BOSTON (Legal Newsline) - Labaton Sucharow revealed it has agreed to pay referral fees to outside lawyers in almost a third of its open lawsuits, responding to prodding from the judge overseeing the scandal-tinged, $300 million State Street Bank & Trust case.
The New York class action firm disclosed the fee arrangements in a filing last week after U.S. District Judge Mark L. Wolf gave Labaton three days to tell him how many referral contracts it has. The order came after a tense exchange in an Oct. 15 hearing between Judge Wolf and Jonathan Gardner, Labaton’s head of litigation.
The judge demanded the total after Gardner described how the firm had hired an outside legal ethics expert, Hal Lieberman, to examine the contracts and provide advice on how to modify them to better comply with “emerging best practices.”
Labaton found itself in the judge’s crosshairs after the firm belatedly disclosed $4.1 million in fees it had agreed to pay Damon Chargois, a Houston lawyer who did no work on the State Street case but played the role of middleman between Labaton and the Arkansas Teacher Retirement System, which served as lead plaintiff in the State Street case.
The fee angered Judge Wolf as well as Labaton’s co-counsel in the case, and Judge Wolf has suggested Chargois may have distributed some his fee to political figures in Arkansas. Arkansas legislators grilled the chief of the state teachers’ pension fund this summer about the arrangement.
In a three-page filing, Labaton said it “currently has 150 open cases,” and there are “referral arrangements” in 48 of them, under 18 separate referral agreements. The firm has replaced all 18 agreements with a new model contract intended to comply with New York ethics rules, which are considered tougher than some other states.
Massachusetts is unique in allowing “bare referral” fees, under which lawyers can pay money for nothing more than the name of a client. As the State Street controversy unfolded, emails surfaced suggesting Chargois tried to have his fee paid to a consulting firm, not his law firm, which Labaton vetoed as going too far even for Massachusetts.

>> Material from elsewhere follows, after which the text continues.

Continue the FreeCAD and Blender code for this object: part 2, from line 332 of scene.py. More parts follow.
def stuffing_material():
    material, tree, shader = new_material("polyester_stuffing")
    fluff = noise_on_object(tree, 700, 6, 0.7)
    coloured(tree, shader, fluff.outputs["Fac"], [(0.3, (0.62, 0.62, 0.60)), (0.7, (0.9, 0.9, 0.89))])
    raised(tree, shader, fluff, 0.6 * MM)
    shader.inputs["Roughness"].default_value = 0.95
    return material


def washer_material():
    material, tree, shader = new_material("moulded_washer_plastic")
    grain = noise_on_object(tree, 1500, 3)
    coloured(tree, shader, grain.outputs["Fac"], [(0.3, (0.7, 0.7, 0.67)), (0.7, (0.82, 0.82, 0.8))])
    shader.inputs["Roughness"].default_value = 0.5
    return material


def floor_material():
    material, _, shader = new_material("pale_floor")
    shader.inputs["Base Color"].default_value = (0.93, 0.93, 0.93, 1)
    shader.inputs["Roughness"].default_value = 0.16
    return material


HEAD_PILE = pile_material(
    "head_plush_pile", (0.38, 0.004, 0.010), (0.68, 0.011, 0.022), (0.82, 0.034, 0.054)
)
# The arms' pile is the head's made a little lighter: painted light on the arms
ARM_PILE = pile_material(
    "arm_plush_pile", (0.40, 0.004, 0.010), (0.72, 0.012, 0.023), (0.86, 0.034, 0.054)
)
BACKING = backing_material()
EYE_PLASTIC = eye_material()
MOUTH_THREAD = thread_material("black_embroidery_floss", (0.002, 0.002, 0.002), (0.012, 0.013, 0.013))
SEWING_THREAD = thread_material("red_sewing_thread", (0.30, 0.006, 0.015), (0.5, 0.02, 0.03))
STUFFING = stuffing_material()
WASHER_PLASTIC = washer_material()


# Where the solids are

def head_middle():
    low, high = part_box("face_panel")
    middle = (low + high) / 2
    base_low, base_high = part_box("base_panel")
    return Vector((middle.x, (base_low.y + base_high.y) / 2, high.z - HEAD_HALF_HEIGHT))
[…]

Under its new rules, Labaton said it will disclose the names of all attorneys receiving a fee in future cases. Many class action lawyers spread fees liberally among potential competitors, the better to reduce inter-lawyer squabbling. Most legal ethics experts say those fees should be disclosed to the entire class, but class action lawyers often say they need only disclose fees to their immediate client.
These hidden fee arrangements have been criticized for masking the level of collaboration among lawyers who might otherwise compete for lead counsel status. They also can provide a stream of money to people connected with the institutional investors class action lawyers need to recruit as lead plaintiffs in order to control the litigation.

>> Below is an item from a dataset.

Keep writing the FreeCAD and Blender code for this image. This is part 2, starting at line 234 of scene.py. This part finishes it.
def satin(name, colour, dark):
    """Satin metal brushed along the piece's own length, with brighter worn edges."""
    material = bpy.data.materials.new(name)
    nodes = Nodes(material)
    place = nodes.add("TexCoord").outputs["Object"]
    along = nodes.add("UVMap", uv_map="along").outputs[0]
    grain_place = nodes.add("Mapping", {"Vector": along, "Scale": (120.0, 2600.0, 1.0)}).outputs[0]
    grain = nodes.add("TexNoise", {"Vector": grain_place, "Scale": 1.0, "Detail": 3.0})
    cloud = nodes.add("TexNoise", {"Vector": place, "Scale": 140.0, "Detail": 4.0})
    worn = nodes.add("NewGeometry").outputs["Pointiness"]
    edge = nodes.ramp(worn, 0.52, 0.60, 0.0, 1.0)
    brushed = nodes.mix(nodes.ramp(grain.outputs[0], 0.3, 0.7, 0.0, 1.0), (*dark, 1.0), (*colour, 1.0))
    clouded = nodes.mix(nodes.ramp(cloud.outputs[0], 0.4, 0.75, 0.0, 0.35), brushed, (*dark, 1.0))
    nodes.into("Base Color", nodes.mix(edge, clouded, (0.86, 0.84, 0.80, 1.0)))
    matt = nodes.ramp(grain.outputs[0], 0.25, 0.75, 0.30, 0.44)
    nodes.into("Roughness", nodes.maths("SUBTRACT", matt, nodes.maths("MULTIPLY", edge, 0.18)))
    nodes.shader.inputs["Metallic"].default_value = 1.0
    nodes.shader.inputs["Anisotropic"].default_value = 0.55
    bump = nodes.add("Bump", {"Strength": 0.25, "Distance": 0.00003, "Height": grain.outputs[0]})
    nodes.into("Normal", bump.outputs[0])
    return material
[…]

Judge Wolf ordered an investigation of the fees in the State Street case after the Boston Globe revealed in a groundbreaking series of articles that Labaton’s co-counsel, The Thornton Law firm, provided large campaign contributions to Massachusetts politicians who could provide help in obtaining state pension funds as clients for the firm. The Globe found that the firm, headed by Garrett Bradley, a former assistant majority leader of the Massachusetts House, reimbursed employees more than $1 million for political contributions in apparent violation of state and federal election laws. A Massachusetts special prosecutor declined to bring charges this year.
Labaton’s filing does not answer another question Judge Wolf posed to the firm last week, which is how many other clients Chargois brought in. Federal court filings show that Arkansas Teacher Retirement System has been a party in more than 50 lawsuits in recent years, including some 30 cases that are currently open in federal court.

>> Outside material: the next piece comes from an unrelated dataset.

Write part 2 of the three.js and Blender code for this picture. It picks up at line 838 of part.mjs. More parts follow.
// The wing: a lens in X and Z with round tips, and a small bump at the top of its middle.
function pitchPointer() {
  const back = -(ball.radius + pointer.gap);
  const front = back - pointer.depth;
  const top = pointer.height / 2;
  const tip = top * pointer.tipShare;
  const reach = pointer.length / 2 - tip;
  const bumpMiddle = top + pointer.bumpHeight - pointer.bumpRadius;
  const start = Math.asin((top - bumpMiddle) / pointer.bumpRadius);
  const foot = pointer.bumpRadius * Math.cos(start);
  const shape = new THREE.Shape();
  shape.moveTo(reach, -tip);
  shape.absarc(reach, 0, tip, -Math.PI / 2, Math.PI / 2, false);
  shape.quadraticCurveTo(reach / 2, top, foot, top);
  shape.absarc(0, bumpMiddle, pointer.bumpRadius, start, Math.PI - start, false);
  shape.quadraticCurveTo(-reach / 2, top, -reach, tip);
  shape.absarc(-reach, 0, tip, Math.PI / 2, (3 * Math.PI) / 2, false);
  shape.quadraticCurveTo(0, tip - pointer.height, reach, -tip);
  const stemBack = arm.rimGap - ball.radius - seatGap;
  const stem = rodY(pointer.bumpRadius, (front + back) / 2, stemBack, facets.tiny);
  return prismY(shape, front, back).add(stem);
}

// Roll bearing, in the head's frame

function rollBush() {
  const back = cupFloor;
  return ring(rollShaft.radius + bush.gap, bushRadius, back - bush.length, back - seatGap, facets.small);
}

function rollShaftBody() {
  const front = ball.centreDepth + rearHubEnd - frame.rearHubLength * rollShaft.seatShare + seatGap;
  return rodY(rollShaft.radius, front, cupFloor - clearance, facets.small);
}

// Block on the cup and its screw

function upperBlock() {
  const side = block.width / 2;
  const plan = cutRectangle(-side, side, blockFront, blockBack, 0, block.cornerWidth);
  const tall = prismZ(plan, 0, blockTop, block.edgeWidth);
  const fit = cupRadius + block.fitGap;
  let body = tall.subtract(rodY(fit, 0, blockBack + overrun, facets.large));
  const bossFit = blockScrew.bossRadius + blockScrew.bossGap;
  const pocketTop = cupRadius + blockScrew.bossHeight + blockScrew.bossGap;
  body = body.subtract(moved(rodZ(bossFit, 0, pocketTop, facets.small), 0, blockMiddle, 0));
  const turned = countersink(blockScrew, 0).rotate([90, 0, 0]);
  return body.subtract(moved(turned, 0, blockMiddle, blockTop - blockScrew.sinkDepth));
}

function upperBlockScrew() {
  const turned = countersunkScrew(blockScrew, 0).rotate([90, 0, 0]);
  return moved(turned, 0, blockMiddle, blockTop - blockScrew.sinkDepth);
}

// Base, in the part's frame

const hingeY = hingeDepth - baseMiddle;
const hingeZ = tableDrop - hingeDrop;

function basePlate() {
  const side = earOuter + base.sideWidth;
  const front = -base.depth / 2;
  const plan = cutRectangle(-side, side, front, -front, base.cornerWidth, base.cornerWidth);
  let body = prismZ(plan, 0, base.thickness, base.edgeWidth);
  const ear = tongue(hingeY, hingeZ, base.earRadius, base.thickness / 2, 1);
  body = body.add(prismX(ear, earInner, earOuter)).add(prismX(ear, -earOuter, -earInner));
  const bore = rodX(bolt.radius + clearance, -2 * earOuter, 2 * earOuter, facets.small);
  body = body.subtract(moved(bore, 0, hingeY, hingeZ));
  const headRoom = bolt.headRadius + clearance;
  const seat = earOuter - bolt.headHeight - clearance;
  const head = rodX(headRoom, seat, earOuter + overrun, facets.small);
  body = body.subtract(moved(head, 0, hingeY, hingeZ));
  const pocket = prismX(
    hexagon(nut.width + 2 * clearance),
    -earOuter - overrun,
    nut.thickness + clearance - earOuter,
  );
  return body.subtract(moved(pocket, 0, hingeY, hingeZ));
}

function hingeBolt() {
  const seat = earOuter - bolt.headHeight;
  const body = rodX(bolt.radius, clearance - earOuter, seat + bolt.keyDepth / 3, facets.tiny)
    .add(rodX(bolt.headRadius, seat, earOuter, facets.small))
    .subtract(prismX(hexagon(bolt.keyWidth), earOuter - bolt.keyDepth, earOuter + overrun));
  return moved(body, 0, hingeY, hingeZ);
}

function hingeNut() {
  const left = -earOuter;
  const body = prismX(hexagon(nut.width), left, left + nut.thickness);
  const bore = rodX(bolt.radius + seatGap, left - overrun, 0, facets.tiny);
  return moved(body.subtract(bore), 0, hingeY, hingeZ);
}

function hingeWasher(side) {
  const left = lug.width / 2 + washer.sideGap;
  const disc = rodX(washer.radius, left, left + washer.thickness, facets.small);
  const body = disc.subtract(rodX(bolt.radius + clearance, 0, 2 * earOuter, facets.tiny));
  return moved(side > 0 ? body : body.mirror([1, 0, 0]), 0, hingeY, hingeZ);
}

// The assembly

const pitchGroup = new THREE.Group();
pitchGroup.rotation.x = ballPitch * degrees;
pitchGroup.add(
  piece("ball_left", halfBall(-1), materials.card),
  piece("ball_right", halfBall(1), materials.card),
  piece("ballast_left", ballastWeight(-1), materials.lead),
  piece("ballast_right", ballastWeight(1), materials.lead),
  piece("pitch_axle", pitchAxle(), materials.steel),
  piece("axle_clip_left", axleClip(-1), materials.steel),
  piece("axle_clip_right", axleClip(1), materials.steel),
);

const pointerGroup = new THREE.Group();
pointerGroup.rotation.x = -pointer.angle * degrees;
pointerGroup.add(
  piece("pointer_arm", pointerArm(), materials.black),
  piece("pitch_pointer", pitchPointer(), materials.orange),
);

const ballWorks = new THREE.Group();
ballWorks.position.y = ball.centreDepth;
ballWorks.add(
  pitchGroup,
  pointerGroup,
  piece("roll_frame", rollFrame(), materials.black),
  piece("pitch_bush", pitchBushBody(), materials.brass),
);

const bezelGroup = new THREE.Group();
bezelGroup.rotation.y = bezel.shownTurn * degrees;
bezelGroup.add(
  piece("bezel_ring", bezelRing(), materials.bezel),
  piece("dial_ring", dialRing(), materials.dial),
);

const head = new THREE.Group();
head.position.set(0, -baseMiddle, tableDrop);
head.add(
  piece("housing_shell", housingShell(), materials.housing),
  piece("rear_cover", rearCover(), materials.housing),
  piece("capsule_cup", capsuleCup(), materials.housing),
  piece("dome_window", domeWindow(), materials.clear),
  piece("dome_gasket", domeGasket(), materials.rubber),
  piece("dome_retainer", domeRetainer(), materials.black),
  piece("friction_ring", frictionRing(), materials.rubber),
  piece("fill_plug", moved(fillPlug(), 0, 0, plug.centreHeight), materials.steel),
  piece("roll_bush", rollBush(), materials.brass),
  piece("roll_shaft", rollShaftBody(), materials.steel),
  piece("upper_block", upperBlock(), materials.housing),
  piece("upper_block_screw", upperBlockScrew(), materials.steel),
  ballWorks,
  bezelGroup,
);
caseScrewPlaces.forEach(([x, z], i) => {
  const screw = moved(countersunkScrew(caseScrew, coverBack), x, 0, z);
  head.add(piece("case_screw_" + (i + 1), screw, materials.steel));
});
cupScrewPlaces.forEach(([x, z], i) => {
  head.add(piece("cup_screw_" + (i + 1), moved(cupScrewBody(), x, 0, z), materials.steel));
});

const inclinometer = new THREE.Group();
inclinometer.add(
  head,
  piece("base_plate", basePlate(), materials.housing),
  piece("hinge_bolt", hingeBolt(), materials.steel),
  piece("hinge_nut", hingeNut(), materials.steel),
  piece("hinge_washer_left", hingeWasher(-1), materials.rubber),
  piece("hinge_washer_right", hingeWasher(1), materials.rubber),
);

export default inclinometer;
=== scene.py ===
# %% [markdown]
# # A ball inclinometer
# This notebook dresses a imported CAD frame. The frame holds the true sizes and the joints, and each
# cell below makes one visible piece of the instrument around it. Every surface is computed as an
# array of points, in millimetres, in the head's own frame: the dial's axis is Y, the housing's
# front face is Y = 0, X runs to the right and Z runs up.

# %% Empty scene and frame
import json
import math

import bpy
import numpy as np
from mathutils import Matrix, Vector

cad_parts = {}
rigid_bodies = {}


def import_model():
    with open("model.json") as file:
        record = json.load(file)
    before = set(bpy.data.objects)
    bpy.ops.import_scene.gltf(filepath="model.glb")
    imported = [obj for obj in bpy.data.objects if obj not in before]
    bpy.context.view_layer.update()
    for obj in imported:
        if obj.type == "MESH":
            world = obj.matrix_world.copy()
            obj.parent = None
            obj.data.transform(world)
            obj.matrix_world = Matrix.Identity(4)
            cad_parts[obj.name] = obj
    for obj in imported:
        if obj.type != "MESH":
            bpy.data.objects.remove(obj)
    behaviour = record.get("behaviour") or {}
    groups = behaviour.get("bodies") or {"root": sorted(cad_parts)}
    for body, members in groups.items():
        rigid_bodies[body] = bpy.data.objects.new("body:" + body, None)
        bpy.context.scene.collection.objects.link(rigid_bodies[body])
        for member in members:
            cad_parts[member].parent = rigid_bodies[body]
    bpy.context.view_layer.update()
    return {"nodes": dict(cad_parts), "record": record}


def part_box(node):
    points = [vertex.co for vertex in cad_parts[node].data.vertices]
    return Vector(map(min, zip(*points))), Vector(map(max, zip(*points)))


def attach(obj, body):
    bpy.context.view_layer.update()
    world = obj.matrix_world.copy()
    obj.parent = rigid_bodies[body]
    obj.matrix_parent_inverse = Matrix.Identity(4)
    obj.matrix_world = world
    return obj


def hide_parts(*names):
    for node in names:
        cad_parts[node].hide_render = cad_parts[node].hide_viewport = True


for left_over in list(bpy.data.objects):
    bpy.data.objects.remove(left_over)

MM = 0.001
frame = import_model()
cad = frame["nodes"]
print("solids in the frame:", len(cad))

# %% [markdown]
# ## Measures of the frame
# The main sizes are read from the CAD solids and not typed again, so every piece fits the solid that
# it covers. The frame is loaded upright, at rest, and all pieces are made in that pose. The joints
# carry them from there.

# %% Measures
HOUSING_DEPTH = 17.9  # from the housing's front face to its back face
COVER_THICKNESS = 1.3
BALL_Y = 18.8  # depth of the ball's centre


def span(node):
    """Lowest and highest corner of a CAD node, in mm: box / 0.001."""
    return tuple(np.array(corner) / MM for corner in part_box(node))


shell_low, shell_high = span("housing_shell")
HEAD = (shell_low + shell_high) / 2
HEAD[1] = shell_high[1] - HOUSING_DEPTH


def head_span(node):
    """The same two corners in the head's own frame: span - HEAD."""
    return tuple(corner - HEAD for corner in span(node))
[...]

Chargois was a central figure in the 377-page investigation into the State Street case by retired U.S. District Judge Gerald E. Rosen released earlier this year. Among other materials Labaton turned over was a 2014 email in which Chargois complained about being undercompensated in some of the other cases in which Labaton represented ATRS.
“We got you ATRS as a client after considerable favors, money spent and time dedicated in Arkansas,” Chargois said in that email.
Labaton, in a comment to Law360, a legal publication, said its filing, “illustrates that referrals among law firms is a highly common practice throughout the legal industry.”
“Labaton is one of the country’s leading investor protection litigation law firms — it is not surprising that such a significant portion of our caseload and our practice derives from our peers referring and recommending clients and matters to us.”